Entries from a dataset
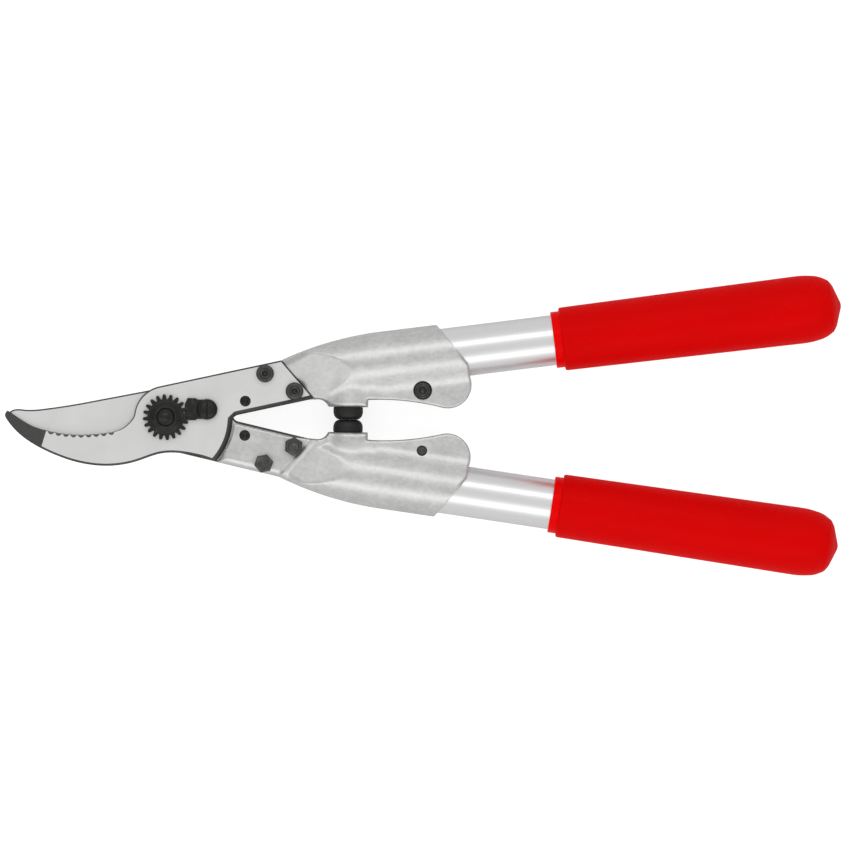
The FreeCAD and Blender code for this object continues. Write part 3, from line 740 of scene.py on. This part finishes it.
class Plan:
    """Signed distance to the bracket's outline seen from above, less than 0 inside, kept on a fine grid."""
    cell = 0.25

    def __init__(self):
        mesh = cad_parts["casting_a"].data
        mesh.calc_loop_triangles()
        tree = BVHTree.FromPolygons([tuple(p) for p in points_of("casting_a")],
                                    [t.vertices[:] for t in mesh.loop_triangles])
        low, high = span("casting_a")
        self.start = np.array([low.x, low.y]) - 3.0
        count = np.ceil((np.array([high.x, high.y]) + 3.0 - self.start) / self.cell).astype(int) + 1
        xs, ys = (self.start[k] + np.arange(count[k]) * self.cell for k in (0, 1))
        x, y = np.meshgrid(xs, ys, indexing="ij")
        inside = np.array([covered(tree, p) for p in zip(x.ravel(), y.ravel())]).reshape(x.shape)
        for node in UPRIGHT_HOLES:
            p = middle(node)
            inside |= np.hypot(x - p.x, y - p.y) < NEAR_SCREW
        best = np.full(x.shape, 1e9)
        for (ax, ay), (bx, by) in outline_segments(tree):
            dx, dy = bx - ax, by - ay
            t = np.clip(((x - ax) * dx + (y - ay) * dy) / (dx * dx + dy * dy), 0, 1)
            best = np.minimum(best, (x - ax - t * dx) ** 2 + (y - ay - t * dy) ** 2)
        self.grid = np.where(inside, -1, 1) * np.sqrt(best)

    def __call__(self, x, y):
        u = np.clip((x - self.start[0]) / self.cell, 0, self.grid.shape[0] - 1.001)
        v = np.clip((y - self.start[1]) / self.cell, 0, self.grid.shape[1] - 1.001)
        i, j = u.astype(int), v.astype(int)
        u, v = u - i, v - j
        g = self.grid
        return ((g[i, j] * (1 - u) + g[i + 1, j] * u) * (1 - v) + (g[i, j + 1] * (1 - u) + g[i + 1, j + 1] * u) * v)


def tang_end():
    """A point on side a's tang end and the direction past it, from the counter-blade's corners."""
    co = points_of("counter_blade")
    c, s = math.cos(TANG_LEAN), math.sin(TANG_LEAN)
    inner = co[np.argmax(co[:, 0])]
    v = co[:, 1] * c - co[:, 0] * s
    u = co[:, 0] * c + co[:, 1] * s
    top = v > v[u > 30].max() - 0.05
    outer = co[top][np.argmax(u[top])]
    way = np.array([outer[0] - inner[0], outer[1] - inner[1]])
    way /= np.linalg.norm(way)
    return inner[:2], np.array([way[1], -way[0]])


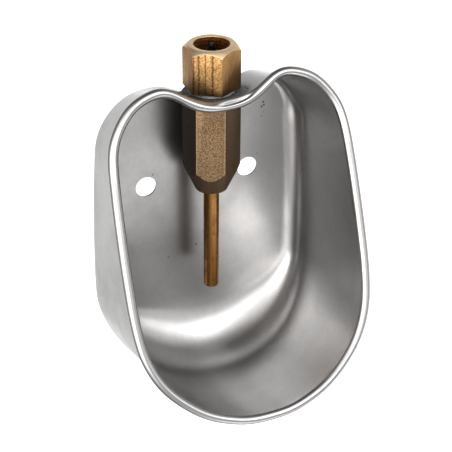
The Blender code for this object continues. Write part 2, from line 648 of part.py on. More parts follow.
def main():
    """Build every piece of the drinking bowl."""
    clear_scene()
    steel = material("pressed_stainless_steel", (0.55, 0.55, 0.56), 0.36, 1.0)
    wire = material("spring_steel", (0.62, 0.62, 0.63), 0.25, 1.0)
    brass = material("drawn_brass", (0.56, 0.40, 0.20), 0.38, 1.0)
    fibre = material("grey_fibre", (0.30, 0.30, 0.31), 0.8, 0.0)
    rubber = material("black_rubber", (0.03, 0.03, 0.03), 0.7, 0.0)
    plastic = material("dark_green_plastic", (0.01, 0.05, 0.04), 0.3, 0.0)

    build_bowl(steel)
    axis = guide("valve_axis", (0, VALVE_AXIS_Y, 0))
    pivot = guide("rod_pivot", (0, 0, PIVOT_Z), axis)
    build_socket(brass, axis)
    build_valve_body(brass, axis)
    build_clamped_rings(fibre, rubber, axis)
    build_rod(brass, pivot)
    build_cup(brass, pivot)
    build_spring_washer(wire, axis)
    build_spring(wire, axis)
    build_retainer(brass, axis)
    build_strainer(plastic, axis)


main()
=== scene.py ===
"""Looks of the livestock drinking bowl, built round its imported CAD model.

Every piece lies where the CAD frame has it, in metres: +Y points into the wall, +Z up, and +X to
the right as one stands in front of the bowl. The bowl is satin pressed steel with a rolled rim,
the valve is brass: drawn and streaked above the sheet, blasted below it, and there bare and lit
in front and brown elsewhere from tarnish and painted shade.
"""

import logging
import math
from dataclasses import dataclass
from enum import Enum

import bmesh
import bpy
from mathutils import Matrix, Vector, noise


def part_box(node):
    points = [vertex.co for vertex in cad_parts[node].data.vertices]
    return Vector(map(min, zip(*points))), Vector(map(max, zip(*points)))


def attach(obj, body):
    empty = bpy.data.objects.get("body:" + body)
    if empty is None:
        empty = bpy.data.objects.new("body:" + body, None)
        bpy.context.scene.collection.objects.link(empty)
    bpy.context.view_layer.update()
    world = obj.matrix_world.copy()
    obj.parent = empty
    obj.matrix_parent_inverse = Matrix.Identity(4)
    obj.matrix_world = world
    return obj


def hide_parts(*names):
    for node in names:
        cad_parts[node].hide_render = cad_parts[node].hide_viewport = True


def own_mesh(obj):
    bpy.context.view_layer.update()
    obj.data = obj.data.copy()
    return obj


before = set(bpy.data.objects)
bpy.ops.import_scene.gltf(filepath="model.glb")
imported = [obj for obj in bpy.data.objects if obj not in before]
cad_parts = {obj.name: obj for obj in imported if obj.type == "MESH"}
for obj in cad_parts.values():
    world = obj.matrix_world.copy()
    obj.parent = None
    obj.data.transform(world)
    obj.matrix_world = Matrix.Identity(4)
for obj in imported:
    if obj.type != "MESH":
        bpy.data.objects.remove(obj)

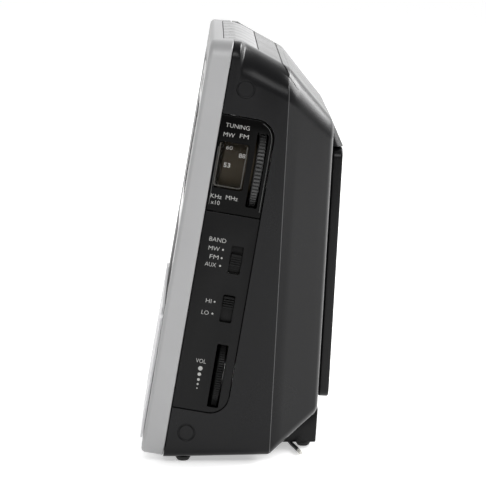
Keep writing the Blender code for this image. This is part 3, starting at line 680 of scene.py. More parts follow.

§ **Directions**
Repeat, character for character, the lines of the material above from the line with "build_bowl(steel)" through the line with "points = [vertex.co".

§ **Task solution**
    build_bowl(steel)
    axis = guide("valve_axis", (0, VALVE_AXIS_Y, 0))
    pivot = guide("rod_pivot", (0, 0, PIVOT_Z), axis)
    build_socket(brass, axis)
    build_valve_body(brass, axis)
    build_clamped_rings(fibre, rubber, axis)
    build_rod(brass, pivot)
    build_cup(brass, pivot)
    build_spring_washer(wire, axis)
    build_spring(wire, axis)
    build_retainer(brass, axis)
    build_strainer(plastic, axis)


main()
=== scene.py ===
"""Looks of the livestock drinking bowl, built round its imported CAD model.

Every piece lies where the CAD frame has it, in metres: +Y points into the wall, +Z up, and +X to
the right as one stands in front of the bowl. The bowl is satin pressed steel with a rolled rim,
the valve is brass: drawn and streaked above the sheet, blasted below it, and there bare and lit
in front and brown elsewhere from tarnish and painted shade.
"""

import logging
import math
from dataclasses import dataclass
from enum import Enum

import bmesh
import bpy
from mathutils import Matrix, Vector, noise


def part_box(node):
    points = [vertex.co for vertex in cad_parts[node].data.vertices]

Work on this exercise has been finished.